# The Machine Has Seen Better Days



## plbgbiz (Aug 27, 2010)

Saw this on a patio today. Customer called to get a price on finishing what he started. He was digging up his sewer without calling for utility locates.

He hit the gas line and then received visits from officials that informed him of the need to get a licensed plumber to finish the job.


----------



## SewerRatz (Apr 25, 2009)

A Marco LT90 open cage. That machine will hurt you if you're not a skilled rodder.

Sent from my Motorola Photon using Plumbing Zone app for Droid.


----------



## user7551 (Oct 21, 2011)

I totally dislike the open cage sewer machines , don't like piss and **** getting all over me .


----------



## bizzybeeplumbin (Jul 19, 2011)

I like the machine but was hoping for a pic of the gas line!!! hahahaha


----------



## rocksteady (Oct 8, 2008)

The first sewer machine I ever used was an open cage Marco and it scared the **** out of me. 





Paul


----------



## ChrisConnor (Dec 31, 2009)

The local housing authority buys those alot. If one does something out of the ordinary, they buy a new one. You don't see many plumbing contractors using them.


----------



## PlungerJockey (Feb 19, 2010)

I use them and had one stolen out of one of the trucks a few months ago.


----------



## ChrisConnor (Dec 31, 2009)

PlungerJockey said:


> I use them and had one stolen out of one of the trucks a few months ago.

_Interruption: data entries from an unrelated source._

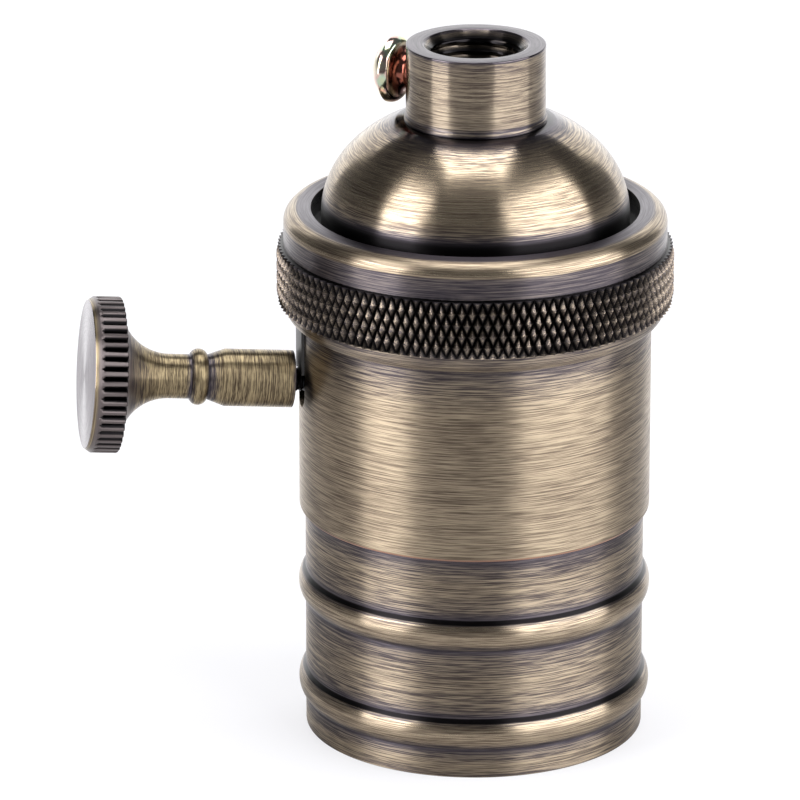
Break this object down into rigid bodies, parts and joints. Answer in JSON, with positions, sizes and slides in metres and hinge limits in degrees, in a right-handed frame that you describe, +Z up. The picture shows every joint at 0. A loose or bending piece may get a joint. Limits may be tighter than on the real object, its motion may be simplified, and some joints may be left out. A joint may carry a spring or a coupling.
{
  "type": "lamp holder",
  "caption": "Screw-cap lamp holder with a stepped beaded metal shell, knurled collar, dome cap, threaded neck with a lock screw, and a turn-knob switch at the side.",
  "frame": {"origin": "centre of the bottom rim, on the shell's axis, in the plane that it stands on", "axes": "+Z up along the shell's axis to the threaded neck, -X towards the switch knob"},
  "size_m": [0.0601, 0.04, 0.0719],
  "materials": {
    "antique_brass": "brushed antique plating",
    "yellow_steel": "yellow passivated zinc",
    "black_plastic": "moulded, semi-matt",
    "black_steel": "blackened",
    "plated_steel": "zinc plated",
    "contact_brass": "bright stamped sheet",
    "porcelain": "unglazed white ceramic"
  },
  "bodies": {
    "core": {"outer_shell": "antique_brass", "slot_cover": "black_plastic", "switch_frame": "plated_steel", "frame_screw": "plated_steel", "detent_spring": "plated_steel", "live_terminal": "contact_brass", "neutral_terminal": "contact_brass", "load_strip": "contact_brass", "core_block": "porcelain", "core_barrel": "porcelain", "core_screw_live": "plated_steel", "core_screw_neutral": "plated_steel", "core_nut_live": "plated_steel", "core_nut_neutral": "plated_steel", "screw_shell": "contact_brass", "centre_contact": "contact_brass", "centre_rivet": "contact_brass"},
    "knob": {"knob": "antique_brass", "spindle": "black_steel", "switch_rotor": "black_plastic", "rotor_contact": "contact_brass"},
    "cap": {"dome_cap": "antique_brass", "threaded_neck": "antique_brass"},
    "collar": {"knurled_collar": "antique_brass"},
    "lock_screw": {"neck_lock_screw": "yellow_steel"},
    "live_screw": {"terminal_screw_live": "plated_steel"},
    "neutral_screw": {"terminal_screw_neutral": "plated_steel"}
  },
  "joints": [
    {"name": "knob_turn", "type": "hinge", "parent": "core", "child": "knob", "pos_m": [-0.0178, 0, 0.0375], "axis": [-0.9971, 0, 0.0767], "continuous": true, "deforming": ["detent_spring"]},
    {"name": "cap_lift", "type": "slide", "parent": "core", "child": "cap", "axis": [0, 0, 1], "range_m": [0, 0.0055]},
    {"name": "collar_turn", "type": "hinge", "parent": "cap", "child": "collar", "pos_m": [0, 0, 0.05], "axis": [0, 0, 1], "range_deg": [0, 1980]},
    {"name": "lock_screw_slide", "type": "slide", "parent": "cap", "child": "lock_screw", "axis": [-0.807, 0.5906, 0], "range_m": [0, 0.003]},
    {"name": "live_screw_slide", "type": "slide", "parent": "core", "child": "live_screw", "axis": [0, 0, 1], "range_m": [0, 0.003]},
    {"name": "neutral_screw_slide", "type": "slide", "parent": "core", "child": "neutral_screw", "axis": [0, 0, 1], "range_m": [0, 0.003]}
  ],
  "couplings": [
    {"joint": "cap_lift", "follows": "collar_turn", "m_per_rad": 0.00015915}
  ]
}
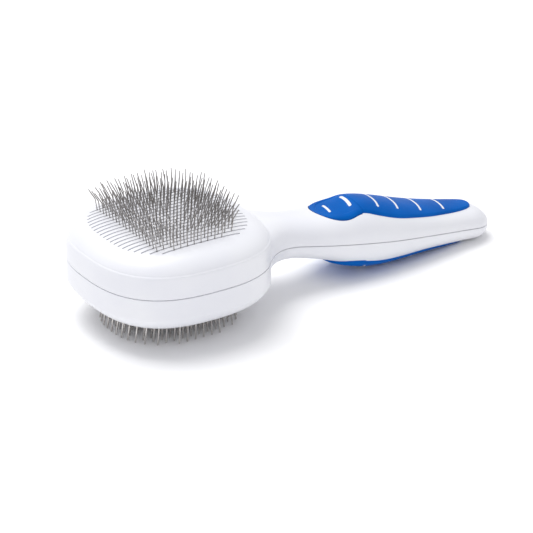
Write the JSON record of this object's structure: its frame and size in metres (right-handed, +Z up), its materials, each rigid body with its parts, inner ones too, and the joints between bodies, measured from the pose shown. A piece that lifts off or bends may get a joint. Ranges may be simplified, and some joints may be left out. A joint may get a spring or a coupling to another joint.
{
  "type": "pet grooming brush",
  "caption": "Two-sided self-cleaning wire-pin grooming brush: domed oval head, blue soft-grip handle and paddle buttons that draw the pins in.",
  "frame": {"origin": "centre of the bounding box at its base, on the surface that the brush rests on with its coarse pins and the grip under its tail", "axes": "+X from the head to the tail, +Z up out of the fine-pin face, the handle's middle plane at Y = 0"},
  "size_m": [0.2348, 0.0928, 0.0655],
  "materials": {
    "white_shell": "satin moulded white ABS",
    "blue_grip": "soft-touch matte blue thermoplastic rubber",
    "carrier_plastic": "natural moulded acetal",
    "fine_wire": "drawn spring-steel wire, bent",
    "coarse_wire": "polished steel pins with rounded tips",
    "steel_hardware": "plain steel"
  },
  "bodies": {
    "root": {"upper_shell": "white_shell", "lower_shell": "white_shell", "upper_grip": "blue_grip", "lower_grip": "blue_grip", "upper_axle": "steel_hardware", "lower_axle": "steel_hardware", "upper_torsion_spring": "steel_hardware", "lower_torsion_spring": "steel_hardware", "front_shell_screw": "steel_hardware", "rear_shell_screw": "steel_hardware"},
    "upper_lever": {"upper_lever": "carrier_plastic", "upper_button_pad": "blue_grip"},
    "lower_lever": {"lower_lever": "carrier_plastic", "lower_button_pad": "blue_grip"},
    "fine_pin_carrier": {"fine_pin_frame": "carrier_plastic", "fine_pin_row_01": "fine_wire", "fine_pin_row_02": "fine_wire", "fine_pin_row_03": "fine_wire", "fine_pin_row_04": "fine_wire", "fine_pin_row_05": "fine_wire", "fine_pin_row_06": "fine_wire", "fine_pin_row_07": "fine_wire", "fine_pin_row_08": "fine_wire", "fine_pin_row_09": "fine_wire", "fine_pin_row_10": "fine_wire", "fine_pin_row_11": "fine_wire", "fine_pin_row_12": "fine_wire", "fine_pin_row_13": "fine_wire", "fine_pin_row_14": "fine_wire", "fine_pin_row_15": "fine_wire", "fine_pin_row_16": "fine_wire", "fine_pin_row_17": "fine_wire", "fine_pin_row_18": "fine_wire", "fine_pin_row_19": "fine_wire", "fine_pin_row_20": "fine_wire", "fine_pin_row_21": "fine_wire"},
    "coarse_pin_carrier": {"coarse_pin_frame": "carrier_plastic", "coarse_pin_row_01": "coarse_wire", "coarse_pin_row_02": "coarse_wire", "coarse_pin_row_03": "coarse_wire", "coarse_pin_row_04": "coarse_wire", "coarse_pin_row_05": "coarse_wire", "coarse_pin_row_06": "coarse_wire", "coarse_pin_row_07": "coarse_wire", "coarse_pin_row_08": "coarse_wire", "coarse_pin_row_09": "coarse_wire", "coarse_pin_row_10": "coarse_wire", "coarse_pin_row_11": "coarse_wire", "coarse_pin_row_12": "coarse_wire", "coarse_pin_row_13": "coarse_wire", "coarse_pin_row_14": "coarse_wire", "coarse_pin_row_15": "coarse_wire"}
  },
  "joints": [
    {"name": "fine_carrier_slide", "type": "slide", "parent": "root", "child": "fine_pin_carrier", "axis": [0, 0, -1], "range_m": [0, 0.0129], "stiffness_N_per_m": 600, "springref_m": -0.006},
    {"name": "coarse_carrier_slide", "type": "slide", "parent": "root", "child": "coarse_pin_carrier", "axis": [0, 0, 1], "range_m": [0, 0.0106], "stiffness_N_per_m": 900, "springref_m": -0.006},
    {"name": "upper_lever_hinge", "type": "hinge", "parent": "root", "child": "upper_lever", "pos_m": [0.0495, 0, 0.02646], "axis": [0, -1, 0], "range_deg": [0, 9]},
    {"name": "lower_lever_hinge", "type": "hinge", "parent": "root", "child": "lower_lever", "pos_m": [0.0495, 0, 0.00846], "axis": [0, 1, 0], "range_deg": [0, 7.6]}
  ],
  "couplings": [
    {"joint": "upper_lever_hinge", "follows": "fine_carrier_slide", "rad_per_m": 12.16},
    {"joint": "lower_lever_hinge", "follows": "coarse_carrier_slide", "rad_per_m": 12.48}
  ]
}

So, the police need to put out an APB for somebody who's either incredibly strong or recently visited the emergency room for a back injury. :laughing:


----------



## PlungerJockey (Feb 19, 2010)

ChrisConnor said:


> So, the police need to put out an APB for somebody who's either incredibly strong or recently visited the emergency room for a back injury. :laughing:


Nope... The truck it was stolen out of had a lift gate and the theives knew how to use it. I'm thinking it was a plumber or a handy hack. I hope I see my machine in someones truck someday, It's been awhile since I spent the night in jail.


----------



## user2090 (Sep 26, 2009)

plbgbiz said:


> Saw this on a patio today. Customer called to get a price on finishing what he started. He was digging up his sewer without calling for utility locates.
> 
> He hit the gas line and then received visits from officials that informed him of the need to get a licensed plumber to finish the job.



Looking at that picture makes my hands and arms ache at what could happen. I've limited experience with drum machines, but had been on the receiving end of caught gloves a couple of times. :blink:


----------



## affordabledrain (Nov 24, 2009)

so did the homeowner let you take it?


----------